We shall next consider petitioner's alternative contention to the effect that, if the deduction of $49,579.26 is disallowed as a deduction for bad debt adjustment for the year 1939, it should be allowed as a proper adjustment for the year 1938.
In the first place, as we have already pointed out, petitioner keeps its books on the accrual basis and uses the reserve method of charging off bad debts. No facts whatever are stipulated as to petitioner's bad debt reserve at the close of 1938, or what, if any, additions thereto were made. The record is wholly lacking as to the total amount of debts outstanding as of the close of the taxable year 1938, those arising currently as well as those arising in prior taxable years, the total amount of petitioner's existing reserve for bad debts as of December 31, 1938, and the other information required by the respondent's regulations, article 23 (k)-5. The Supreme Court has recently said that "an income tax deduction is a matter of legislative grace and that the burden of clearly showing the right to the claimed deduction is on the taxpayer." See Interstate Transit Lines v.

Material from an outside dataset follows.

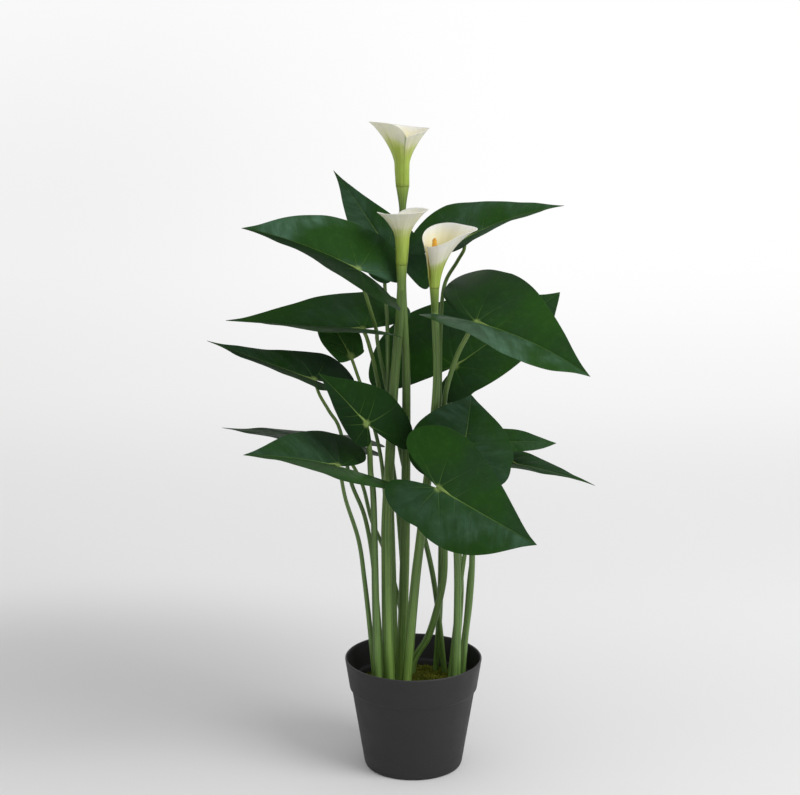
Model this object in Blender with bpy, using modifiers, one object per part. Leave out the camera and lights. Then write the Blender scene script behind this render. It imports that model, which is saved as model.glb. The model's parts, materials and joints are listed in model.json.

Commissioner, 319 U.S. 590. We think the petitioner in the instant proceeding has failed to meet that burden to sustain its alternative claim for the deduction in 1938. But even if its showing as to its bad debt reserve at the end of 1938 had been sufficient to comply with the Commissioner's regulations, which is not the case, as we have already pointed out, the deduction would have to be disallowed under the same authorities that we have cited in disallowing the deduction for the year 1939.
Decision will be entered for the respondent.